I thought this homework was assigned to me so that I might learn how be kind to those who had hurt me, or I might magically meet each one again and get to hash out our problems and solve everything. That was not the reason Bridget gave me this homework at all. I will likely never see any individual on my 2016 list again. It’s highly unlikely even if I did see these people that we would ever come to some happy resolution or have an epic fight or showdown that would make me feel any better. The purpose of the prayer as I see it now was to help me release all the energy I had unknowingly tied up in hatred, regret, worry, fear, and anxiety towards these people and towards myself in relationship with each one of them. In sending them loving-kindness, I was finally able to forgive myself for the role I played in the relationships I had with each one. At the same time I really wished each one of them well-being and peace and hope that they were able to feel it in some way.

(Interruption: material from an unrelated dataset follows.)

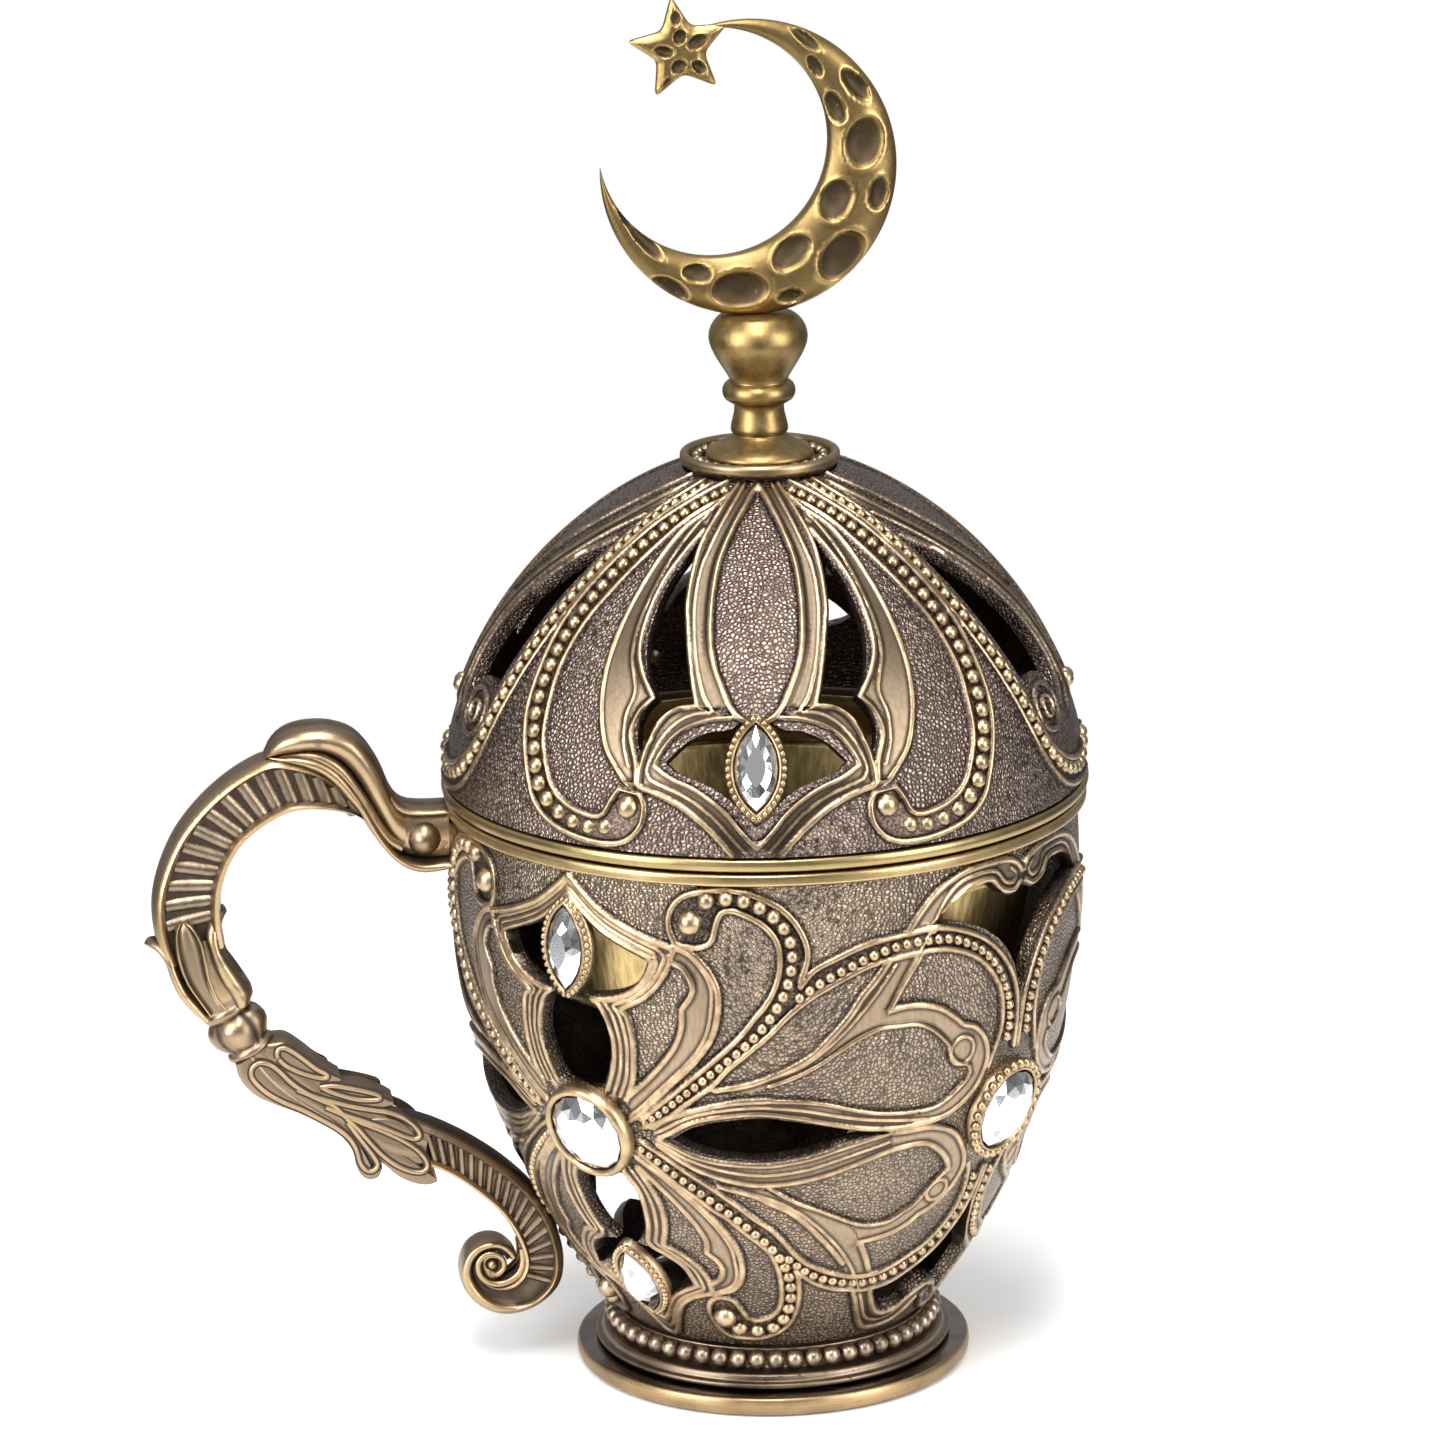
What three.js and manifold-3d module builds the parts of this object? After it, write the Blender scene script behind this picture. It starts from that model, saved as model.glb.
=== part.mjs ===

Perhaps you have people you have wronged or feel wronged by in your history. I hope you can use this simple meditation to bring about some lightness to all the ways those wrongs may have tied you up in mind, body and Spirit along the way. There is no reason to stay bound up in misery to someone else – we all want to live happy, prosperous, loved lives. What a waste of our precious life force to remain stuck in old agony – our own or someone else’s.

Does my year of meditation mean these people didn’t wrong me? No, it does not. Some of them committed serious crimes against me. Others stabbed my Spirit with their actions hoping to kill her off. None of the reality of those wrongs goes away with this process, but almost miraculously I no longer feel any tie to the wrongness or my responses to it. I know its truth but I am not tied down by it any longer.

Write your list. Start tonight. Four simple lines. 15 minutes. Are you ready to let them go yet?